Tuesday, February 24, 2009

37. Organic Leadership

Trying to lead in an organic community is a different bag of tricks. I have the ghost of former leadership paradigms always creeping in. I love this new environment of leadership though. Such an adventure. Most of all I like how it allows me to be me without manipulating other people in the name of Jesus. Great freedom here, but great challenges as well. Right now I am learning the art of community engagement. I never did much of this before in my ministry career. This is too my fault of course. I am now learning to be in conversation with the people I am trying to "lead" and it is a beautiful process. No more depending on charisma and personality. God and discernment, community and gifting, and most of all calling are prerequisites to leading people. All of this is a gift, skill set and discipline.

In trying to put my thoughts together on this, I created a diagram to sort of help myself distill my thoughts on this new way of approaching leadership. The following diagram represents the paradigm I was both formally, and informally trained to lead in.

The leader goes off and spends time with God and gets a vision from God, that oddly enough would also align with his or her own values, giftings and passions, or shortly put, their spiritual DNA. In turn, they would develop a strategy of how to accomplish this vision and turn to the community and basically say, "Here is my vision, are you with me or not?" As you can see, this puts a lot of pressure on the community. Not to mention it basically treats the community as a support structure for the leader. In other words, the community is there to follow the leader and serve his or her vision. (The vision of course being narrowly interpreted by a few for the many.) In raw straight forward terms, the leaders in this situation ends up harvesting the members energy, time and gifts for "their" vision. It assumes that the leader knows what God wants the people in the community to do. I could say a lot more about this model and its limitations, but I will stop here for time purposes. I will say however that there are times and situations when this model of leadership is appropriate, so don't get me wrong here.

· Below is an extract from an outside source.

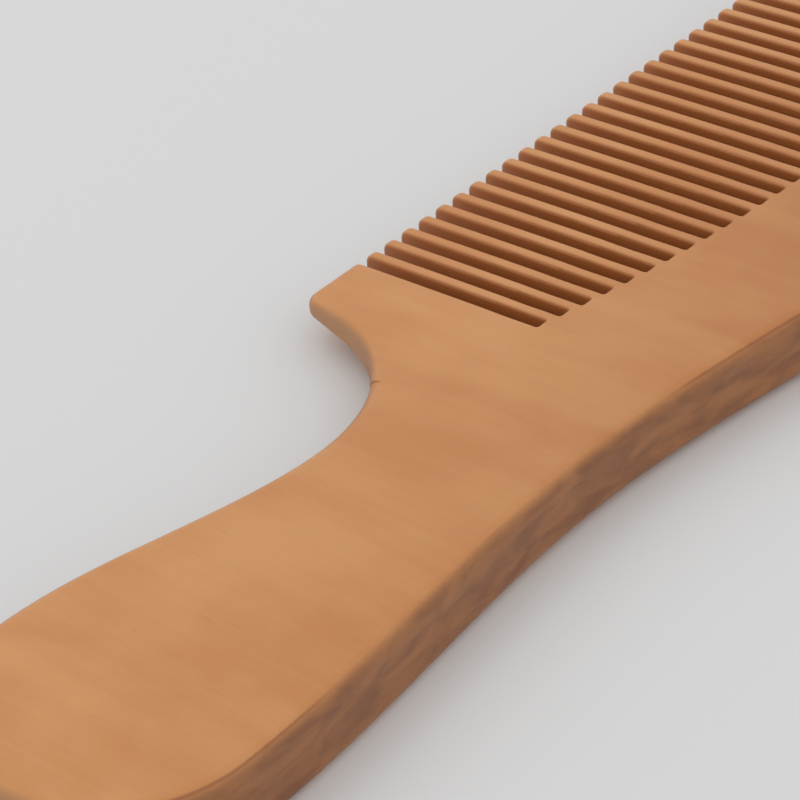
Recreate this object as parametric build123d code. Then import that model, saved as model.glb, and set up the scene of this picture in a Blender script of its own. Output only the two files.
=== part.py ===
from build123d import *
import math
import os

# Wooden comb with a handle, sawn and sanded from one board. All sizes are in millimetres.
# Working frame: X runs along the comb from the middle of the tooth row towards the head's free
# end, Y runs from the tip line towards where the teeth point, Z is measured from the middle of
# the board. The finished pieces are moved so that the origin is the middle of the underside.

# Board
BOARD_THICK = 8.0            # the grip keeps the full board
EDGE_ROUND = 1.5             # sanded rounding along the grip and the back
ROUND_SHARE = 0.49           # no rounding takes more than this share of its wall
# Tooth row
TOOTH_COUNT = 32
TOOTH_WIDTH = 1.3
GAP_WIDTH = 1.45
TIP_THICK = 2.2              # board left at the tip line
BACK_THICK = 7.9             # board left at the arched back
FACE_BULGE = 0.26            # how far each tapered face stands proud of a straight taper
TIP_NOSE = 1.0               # rounding of a tip, seen from the side
TOOTH_ROUND = 0.42           # rounded edges along each tooth and around each slot's mouth
STUB_LENGTH = 1.0            # a tooth is divided from the back this far above its slots
SLOT_CORNER = 0.2            # corners at a slot's bottom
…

There is another way of approaching leadership however. I will use the trendy word organic to describe it, but it really is a good term to use when explaining this different approach. The following diagram illustrates this.

As you can see, it starts with people being in conversation about their individual values, giftings and passions in a community setting. On an individual level, this approach provides a pathway to discover what God is up to and how I fit in with it in my own situation outside of a group dynamic. Community is a great place to discover and affirm your spiritual DNA. However, what happens if God is brewing things together where a pattern starts to emerge in a community with peoples DNA? This in my mind warrants a process of discernment on what a group can do collectively for God. This sort of creates a group dynamic for collective ministry efforts.

In organic communities, often times people may not have a homogeneous passion or calling. People may be called to vastly different directions in ministry. This is what can make house church and simple church sort of challenging if you have a conventional church background. You are so used to operating primarily on the collective, group dynamic level that you skip the personal discovery of gifts and calling etc. This leaves you sort of wondering if we should be "doing more" on a group level. (There is of course a place for serving as a group etc) Leadership in an organic environment is more like facilitating people to learn their gifts and operate in them. Leadership is not telling other people what to do for God, as if any of us know that for other people! When you do this, you actually end up cloning people after your own DNA. Cloning is when you take one persons DNA and try to reproduce it in another person. Everyone has different DNA when it comes to ministry direction. You do not pick your DNA and you can not clone people or communities after your own DNA. TO try and do this ends up being manipulative at best and spiritually abusive at worst. A more healthy approach is to nurture the DNA that is already there into healthy expressions so it can flourish into life giving forms.
Another contrast to the top down approach is the vision and strategy are open ended in this organic model of leadership. They are not tied to one persons perception of the situation. You do not arrive at a destination here. It is a constant journey which feeds off of your DNA and calling of God in the context of community. Any feedback on this?